◆ **Description of the task**: Reproduce the entries in full, with no changes.

Rows from a 3D modeling dataset
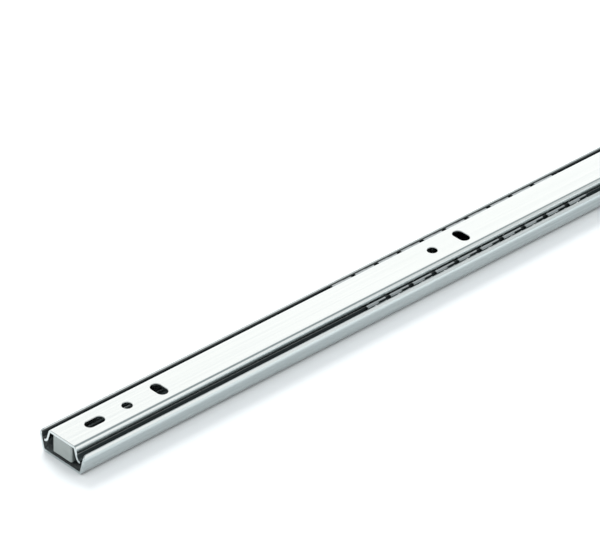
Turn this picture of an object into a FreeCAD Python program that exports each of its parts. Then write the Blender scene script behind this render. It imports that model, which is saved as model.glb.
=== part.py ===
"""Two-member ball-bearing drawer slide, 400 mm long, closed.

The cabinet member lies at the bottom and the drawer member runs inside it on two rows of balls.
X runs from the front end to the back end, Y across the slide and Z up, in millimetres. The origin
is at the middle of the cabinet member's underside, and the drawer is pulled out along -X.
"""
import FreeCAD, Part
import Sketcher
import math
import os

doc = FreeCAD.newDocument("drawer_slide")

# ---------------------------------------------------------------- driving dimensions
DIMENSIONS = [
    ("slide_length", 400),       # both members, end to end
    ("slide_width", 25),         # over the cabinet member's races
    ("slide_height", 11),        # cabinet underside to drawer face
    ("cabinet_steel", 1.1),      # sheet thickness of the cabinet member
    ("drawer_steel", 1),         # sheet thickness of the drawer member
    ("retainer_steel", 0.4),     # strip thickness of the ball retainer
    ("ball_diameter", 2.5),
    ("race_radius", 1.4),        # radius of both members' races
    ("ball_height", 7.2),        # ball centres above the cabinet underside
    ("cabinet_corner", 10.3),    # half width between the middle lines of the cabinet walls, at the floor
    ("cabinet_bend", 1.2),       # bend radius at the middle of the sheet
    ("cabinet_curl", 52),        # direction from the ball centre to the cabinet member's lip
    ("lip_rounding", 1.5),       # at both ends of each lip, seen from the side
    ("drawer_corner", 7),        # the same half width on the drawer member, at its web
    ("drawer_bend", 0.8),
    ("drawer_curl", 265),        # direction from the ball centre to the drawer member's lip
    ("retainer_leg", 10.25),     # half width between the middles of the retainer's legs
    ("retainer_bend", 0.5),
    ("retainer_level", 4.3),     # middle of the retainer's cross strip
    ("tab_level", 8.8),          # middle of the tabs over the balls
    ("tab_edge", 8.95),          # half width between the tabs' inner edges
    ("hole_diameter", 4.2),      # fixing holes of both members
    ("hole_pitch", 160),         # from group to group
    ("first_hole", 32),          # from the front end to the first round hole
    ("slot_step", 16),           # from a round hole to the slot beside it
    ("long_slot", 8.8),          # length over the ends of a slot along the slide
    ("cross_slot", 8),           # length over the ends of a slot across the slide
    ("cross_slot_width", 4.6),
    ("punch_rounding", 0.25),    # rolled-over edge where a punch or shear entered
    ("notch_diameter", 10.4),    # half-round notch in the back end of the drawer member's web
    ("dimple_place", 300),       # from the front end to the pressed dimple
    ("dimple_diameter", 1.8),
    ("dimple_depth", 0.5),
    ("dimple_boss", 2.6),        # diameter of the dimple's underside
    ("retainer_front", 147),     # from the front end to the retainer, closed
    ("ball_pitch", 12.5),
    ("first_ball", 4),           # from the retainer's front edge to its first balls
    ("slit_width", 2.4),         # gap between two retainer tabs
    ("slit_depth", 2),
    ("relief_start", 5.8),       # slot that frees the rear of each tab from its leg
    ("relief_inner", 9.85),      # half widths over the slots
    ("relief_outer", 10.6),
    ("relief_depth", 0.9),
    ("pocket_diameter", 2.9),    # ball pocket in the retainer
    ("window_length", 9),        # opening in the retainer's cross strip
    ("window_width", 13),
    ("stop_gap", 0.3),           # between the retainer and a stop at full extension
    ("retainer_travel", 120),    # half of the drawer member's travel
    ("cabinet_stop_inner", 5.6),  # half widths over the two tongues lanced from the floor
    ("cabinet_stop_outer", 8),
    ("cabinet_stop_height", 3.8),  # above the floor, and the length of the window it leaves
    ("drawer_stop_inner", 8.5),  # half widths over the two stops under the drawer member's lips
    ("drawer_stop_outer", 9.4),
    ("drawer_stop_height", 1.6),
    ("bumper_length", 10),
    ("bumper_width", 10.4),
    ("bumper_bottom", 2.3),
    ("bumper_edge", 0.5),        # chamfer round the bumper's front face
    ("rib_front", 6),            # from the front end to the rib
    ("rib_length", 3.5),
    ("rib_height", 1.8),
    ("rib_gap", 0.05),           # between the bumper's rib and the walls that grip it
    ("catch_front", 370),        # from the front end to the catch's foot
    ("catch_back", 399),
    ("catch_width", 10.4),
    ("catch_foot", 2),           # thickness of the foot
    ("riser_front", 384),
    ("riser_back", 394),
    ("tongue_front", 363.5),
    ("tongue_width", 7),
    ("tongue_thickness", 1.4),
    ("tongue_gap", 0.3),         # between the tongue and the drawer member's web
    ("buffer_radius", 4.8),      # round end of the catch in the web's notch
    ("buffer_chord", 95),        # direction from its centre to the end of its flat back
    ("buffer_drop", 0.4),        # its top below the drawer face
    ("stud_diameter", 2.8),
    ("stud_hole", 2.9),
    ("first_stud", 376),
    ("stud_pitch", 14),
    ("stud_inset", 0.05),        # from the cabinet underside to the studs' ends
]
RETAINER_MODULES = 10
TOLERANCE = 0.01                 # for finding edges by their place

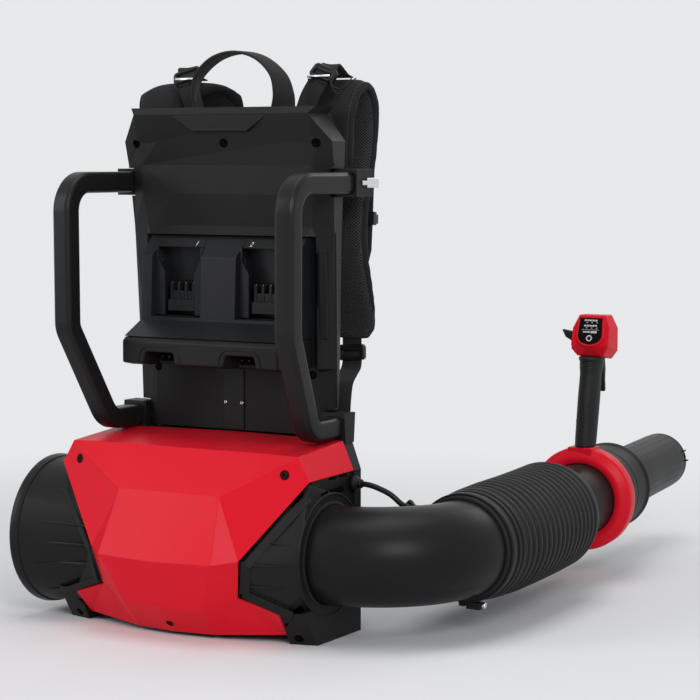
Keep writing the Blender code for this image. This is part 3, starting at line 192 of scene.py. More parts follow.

◆ **Answer in full**:
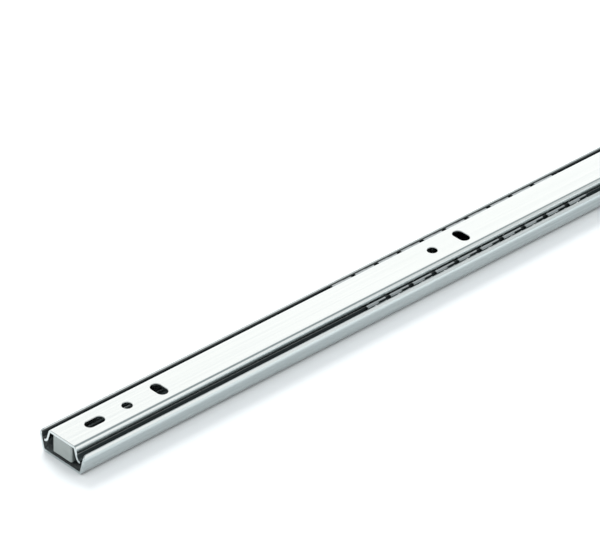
Turn this picture of an object into a FreeCAD Python program that exports each of its parts. Then write the Blender scene script behind this render. It imports that model, which is saved as model.glb.
=== part.py ===
"""Two-member ball-bearing drawer slide, 400 mm long, closed.

The cabinet member lies at the bottom and the drawer member runs inside it on two rows of balls.
X runs from the front end to the back end, Y across the slide and Z up, in millimetres. The origin
is at the middle of the cabinet member's underside, and the drawer is pulled out along -X.
"""
import FreeCAD, Part
import Sketcher
import math
import os

doc = FreeCAD.newDocument("drawer_slide")

# ---------------------------------------------------------------- driving dimensions
DIMENSIONS = [
    ("slide_length", 400),       # both members, end to end
    ("slide_width", 25),         # over the cabinet member's races
    ("slide_height", 11),        # cabinet underside to drawer face
    ("cabinet_steel", 1.1),      # sheet thickness of the cabinet member
    ("drawer_steel", 1),         # sheet thickness of the drawer member
    ("retainer_steel", 0.4),     # strip thickness of the ball retainer
    ("ball_diameter", 2.5),
    ("race_radius", 1.4),        # radius of both members' races
    ("ball_height", 7.2),        # ball centres above the cabinet underside
    ("cabinet_corner", 10.3),    # half width between the middle lines of the cabinet walls, at the floor
    ("cabinet_bend", 1.2),       # bend radius at the middle of the sheet
    ("cabinet_curl", 52),        # direction from the ball centre to the cabinet member's lip
    ("lip_rounding", 1.5),       # at both ends of each lip, seen from the side
    ("drawer_corner", 7),        # the same half width on the drawer member, at its web
    ("drawer_bend", 0.8),
    ("drawer_curl", 265),        # direction from the ball centre to the drawer member's lip
    ("retainer_leg", 10.25),     # half width between the middles of the retainer's legs
    ("retainer_bend", 0.5),
    ("retainer_level", 4.3),     # middle of the retainer's cross strip
    ("tab_level", 8.8),          # middle of the tabs over the balls
    ("tab_edge", 8.95),          # half width between the tabs' inner edges
    ("hole_diameter", 4.2),      # fixing holes of both members
    ("hole_pitch", 160),         # from group to group
    ("first_hole", 32),          # from the front end to the first round hole
    ("slot_step", 16),           # from a round hole to the slot beside it
    ("long_slot", 8.8),          # length over the ends of a slot along the slide
    ("cross_slot", 8),           # length over the ends of a slot across the slide
    ("cross_slot_width", 4.6),
    ("punch_rounding", 0.25),    # rolled-over edge where a punch or shear entered
    ("notch_diameter", 10.4),    # half-round notch in the back end of the drawer member's web
    ("dimple_place", 300),       # from the front end to the pressed dimple
    ("dimple_diameter", 1.8),
    ("dimple_depth", 0.5),
    ("dimple_boss", 2.6),        # diameter of the dimple's underside
    ("retainer_front", 147),     # from the front end to the retainer, closed
    ("ball_pitch", 12.5),
    ("first_ball", 4),           # from the retainer's front edge to its first balls
    ("slit_width", 2.4),         # gap between two retainer tabs
    ("slit_depth", 2),
    ("relief_start", 5.8),       # slot that frees the rear of each tab from its leg
    ("relief_inner", 9.85),      # half widths over the slots
    ("relief_outer", 10.6),
    ("relief_depth", 0.9),
    ("pocket_diameter", 2.9),    # ball pocket in the retainer
    ("window_length", 9),        # opening in the retainer's cross strip
    ("window_width", 13),
    ("stop_gap", 0.3),           # between the retainer and a stop at full extension
    ("retainer_travel", 120),    # half of the drawer member's travel
    ("cabinet_stop_inner", 5.6),  # half widths over the two tongues lanced from the floor
    ("cabinet_stop_outer", 8),
    ("cabinet_stop_height", 3.8),  # above the floor, and the length of the window it leaves
    ("drawer_stop_inner", 8.5),  # half widths over the two stops under the drawer member's lips
    ("drawer_stop_outer", 9.4),
    ("drawer_stop_height", 1.6),
    ("bumper_length", 10),
    ("bumper_width", 10.4),
    ("bumper_bottom", 2.3),
    ("bumper_edge", 0.5),        # chamfer round the bumper's front face
    ("rib_front", 6),            # from the front end to the rib
    ("rib_length", 3.5),
    ("rib_height", 1.8),
    ("rib_gap", 0.05),           # between the bumper's rib and the walls that grip it
    ("catch_front", 370),        # from the front end to the catch's foot
    ("catch_back", 399),
    ("catch_width", 10.4),
    ("catch_foot", 2),           # thickness of the foot
    ("riser_front", 384),
    ("riser_back", 394),
    ("tongue_front", 363.5),
    ("tongue_width", 7),
    ("tongue_thickness", 1.4),
    ("tongue_gap", 0.3),         # between the tongue and the drawer member's web
    ("buffer_radius", 4.8),      # round end of the catch in the web's notch
    ("buffer_chord", 95),        # direction from its centre to the end of its flat back
    ("buffer_drop", 0.4),        # its top below the drawer face
    ("stud_diameter", 2.8),
    ("stud_hole", 2.9),
    ("first_stud", 376),
    ("stud_pitch", 14),
    ("stud_inset", 0.05),        # from the cabinet underside to the studs' ends
]
RETAINER_MODULES = 10
TOLERANCE = 0.01                 # for finding edges by their place

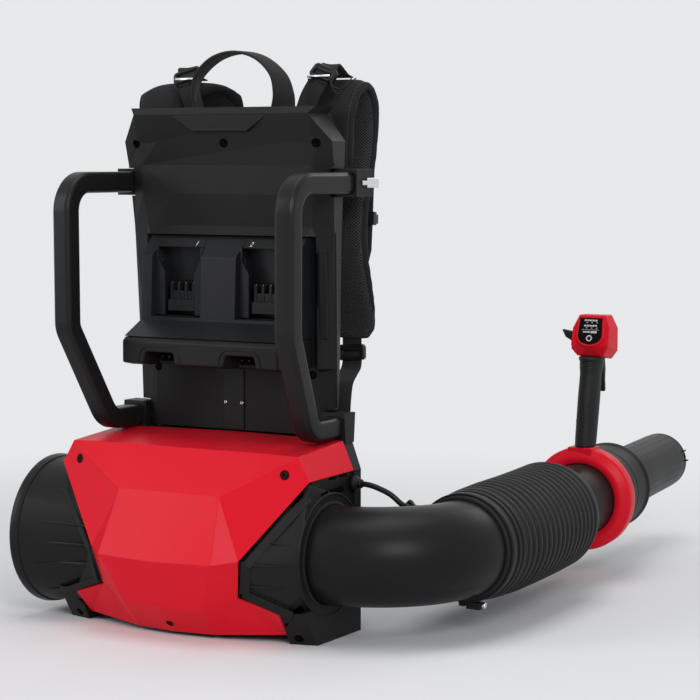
Keep writing the Blender code for this image. This is part 3, starting at line 192 of scene.py. More parts follow.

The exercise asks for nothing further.